We then use what we just showed before (how to compute specific columns of the product of a matrix):

\begin{align*} A_{i \star} [BC]_{\star j} &= A_{i \star} \sum_{k = 1}^n B_{\star k} C_{kj} \\ &= \sum_{k = 1}^n A_{i \star} (B_{\star k} C_{kj}). \end{align*}

Since $C_{kj}$ is a scalar, it does not matter whether we multiply with it before or after performing the product between $A_{i \star}$ and $B_{\star k}$ .

Therefore,

\begin{align*} \sum_{k = 1}^n A_{i \star} (B_{\star k} C_{kj}) &= \sum_{k = 1}^n (A_{i \star} B_{\star k}) C_{kj} \\ &= \sum_{k = 1}^n [AB]_{ik} C_{kj} \\ &= [AB]_{i \star} C_{\star j} \\ &= [(AB)C]_{ij}. \end{align*}

Since this holds for all $i$ rows and $j$ columns, it must be the case that

A(BC) = (AB)C.

Connection to Matrix Multiplication

As you may have already noticed, the matrix-by-vector product is just a special case of matrix multiplication.

You are basically multiplying a matrix by another matrix with only $1$ column (which is a column vector).

In fact, you can also multiply a matrix by row vectors, but usually the row vector will have to be on the left of the multiplication.
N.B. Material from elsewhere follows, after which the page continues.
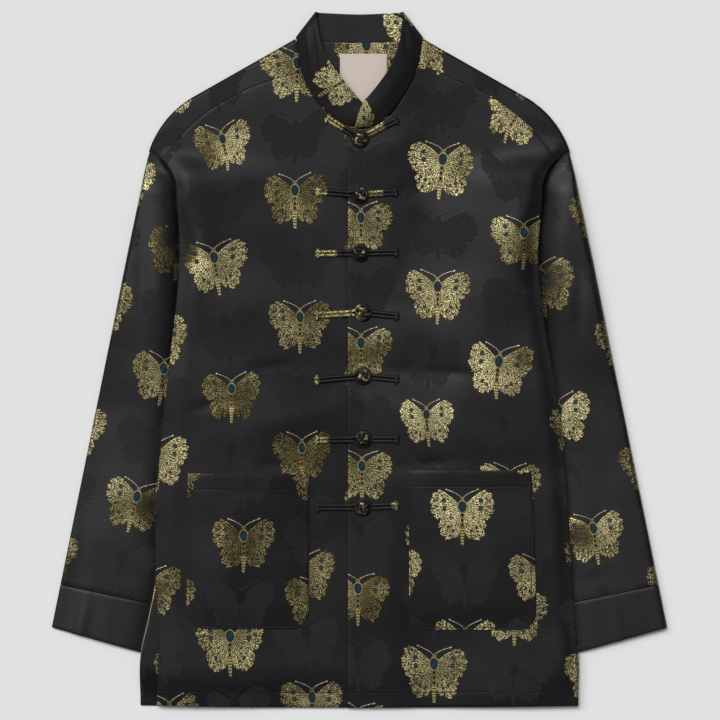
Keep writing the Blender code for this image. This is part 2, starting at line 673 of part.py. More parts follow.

That is because a row vector has shape $1 \times n$ . If it appears on the right in a product $Ar$ , then $A$ must have only one column for the multiplication to be defined (which is a column vector).

By the way, the arrow notation ( $\vec{v}$ ) is conventionally reserved for column vectors. You could write a row vector as $\vec{v}^T$ (a transposed column vector), but you can also just explicitly state that some letter is a row vector and use that.

One Final Remark

The definition might seem arbitrary, but it will hopefully make sense later on in the course. As a small teaser: the definition is chosen this way because a matrix represents a linear transformation, and the multiplication of two matrices is supposed to correspond to the composition of the two transformations represented by the two matrices. Thanks to the definition of matrix multiplication, this effect is achieved. We will get into linear transformations later in the course.